Es ist ja nicht so, dass in Deutschland nicht gerade die Krankenkassen zusammenbrechen und das Rentensystem kippt, die Wirtschaft schwächelt und deutsche Firmen, wenn sie nicht Insolvenz anmelden, ins Ausland fliehen. Für den Kapitän auf der Brücke sind das anscheinend nur Nebensächlichkeiten. Überdies ist es sehr sinnvoll, dass Deutschland in der Ukraine die Rüstungsproduktion aufbaut, damit Deutschland später einmal dort sehr teure Rüstungsgüter kaufen wird. Warum Rüstungsfabriken im eigenen Land erschaffen, wenn man sie nicht auch woanders errichten kann? Warum soll sich die Regierung nicht am Investitionsexport beteiligen?

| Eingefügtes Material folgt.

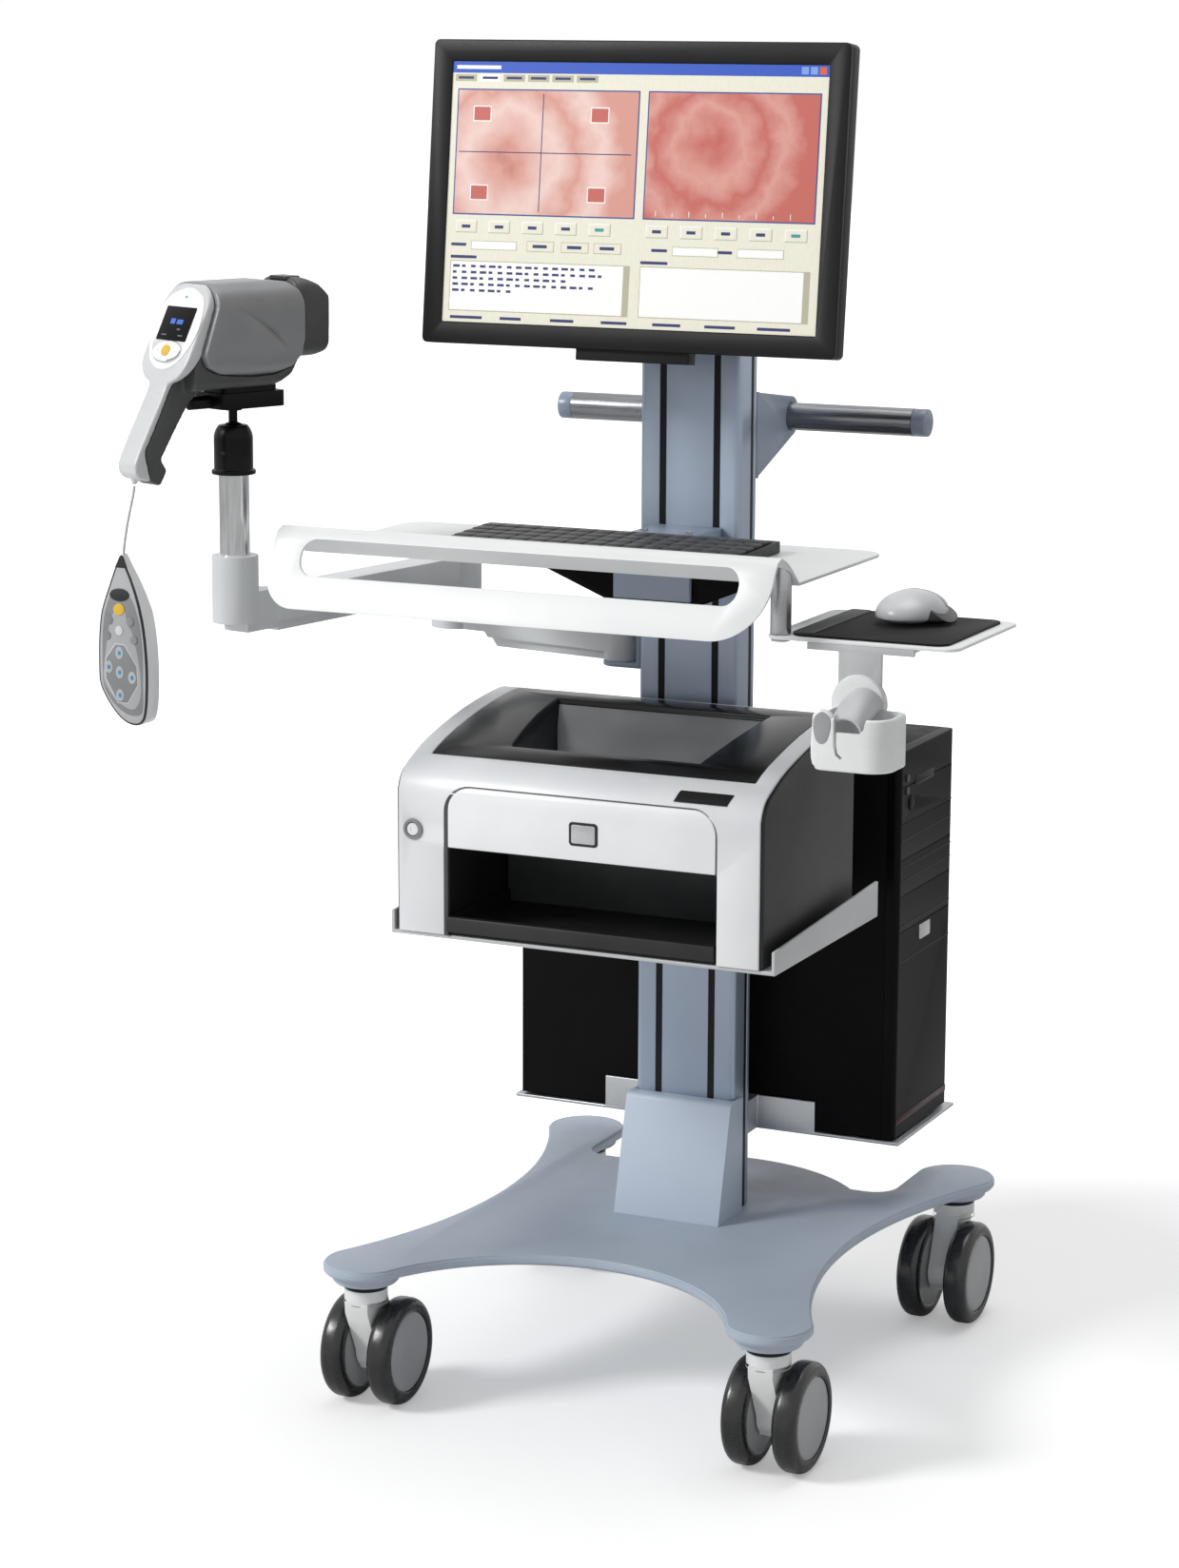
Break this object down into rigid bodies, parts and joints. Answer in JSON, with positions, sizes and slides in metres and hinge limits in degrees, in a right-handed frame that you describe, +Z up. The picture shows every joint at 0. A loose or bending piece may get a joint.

Kein Problem übrigens, wir haben ja für den Bereich Verteidigung eine unbegrenzte Kreditlinie. Und Schulden müssen auch nie zurückgezahlt werden. Man macht im Falle eines Falles einfach neue. Im Punkt 4 seines 5-Punkte Plans sicherte Merz am 28.05. jedenfalls dem ukrainischen Präsidenten, Wolodymyr Selenskyj, umfangreiche Hilfe zu, um weitreichende Waffen in der Ukraine zu bauen: „Die Ukraine kann sich damit vollumfänglich verteidigen, auch gegen militärische Ziele außerhalb des eigenen Staatsgebiets“, so Merz. Dies sei der Beginn einer neuen Form der militärisch-industriellen Zusammenarbeit. Dass Merz damit Deutschland an den Rand eines Kriegseintritts schippert, birgt das Risiko, dass er Deutschlands letzter Kanzler wird. Nebensächlichkeiten, wenn man die Chance hat, in die Geschichte einzugehen.
Friedrich Merz mag sich in der Pose des Kapitäns wohlfühlen, doch Kenntnisse, Umsicht, Behutsamkeit und Erfahrungen im Navigieren eines großen Schiffes wären wichtiger als große Posen. Sich an gegebene Versprechen zu erinnern, Verlässlichkeit gehört zu den Tugenden eines Kapitäns. Die Mütze allein macht es nicht. Und ein Schlingerkurs ist längst kein Kurs.